Does anyone use this kit? Some mailorder companys are advertizing it can be used in fresh water. I believe it is a saltwater kit and cannot confirm it with the Salifert company as their website is being re-built. If the kit has a low error factor when used in freshwater, then I could adjust the test result for that error.


----------



## Yo-han (Oct 15, 2010)

Not sure about whether it would work in fresh water, probably yes, but like their calcium test, the range is way too big for fresh water. It uses steps of 15 ppm (potassium in sea water is around 400 ppm). Normal potassium levels in freshwater will be between 0-50 ppm, so it will be very hard to determine your potassium level. IMO a waste of money for freshwater.


----------



## rjordan393 (Nov 23, 2012)

Thanks,
I checked out the Lamotte site and did not see a potassium test kit. But on further searching the net, I found a company called "Thomas Scientific" that advertizes "LaMotte" potassium test kits for natural waters and brine. Apparantly, this must be one of the custom kits as noted on the LaMotte web site. (they do not say what custom kits are available).
The turbidity tube is calibrated for 6-8-10-20-30-40 and 50 ppm. A bit expensive to say the least.
Cost is $65.00 plus shipping to Levittown, Pa. from Swedsboro, N.J. And then theres tax.

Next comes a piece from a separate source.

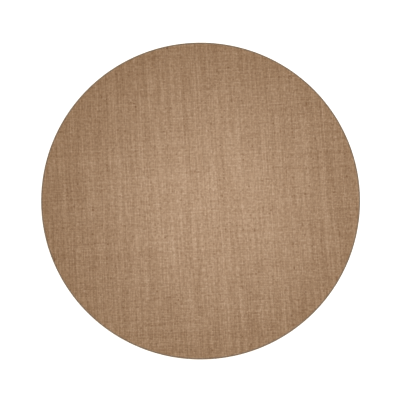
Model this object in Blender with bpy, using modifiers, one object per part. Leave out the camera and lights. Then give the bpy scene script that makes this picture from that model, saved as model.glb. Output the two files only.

So I decided to order it to find out how much Potassium my westeria and giant hygrophia need as I can see pinholes encircled by yellow on them. I plan to start out on a dosing regimin of 10 ppm and see what happens.


----------



## Yo-han (Oct 15, 2010)

I had pinholes in my Hygrophila (polysperma) as well and my potassium level was 70 ppm (measured in a laboratory). My thought on pinholes is that it might be caused by potassium emersed, but submersed it's usually not. It didn't solve the pinholes in 3 other tanks of clients (now I think of, in all three cases Hygrophila corymbosa was the worsed, so it might be a Hygrophila problem). I solved it with dosing more phosphate...


----------



## rjordan393 (Nov 23, 2012)

< so it might be a Hygrophila problem). I solved it with dosing more phosphate...>

Thats interesting. I have been keeping my phosphates on the low side at 0.25 to 0.3 ppm.
I'll adjust it to 0.7 to start and go from there.


----------



## Yo-han (Oct 15, 2010)

Might be worth a try, or add some root taps with phosphate in it to their roots (or better, both)


----------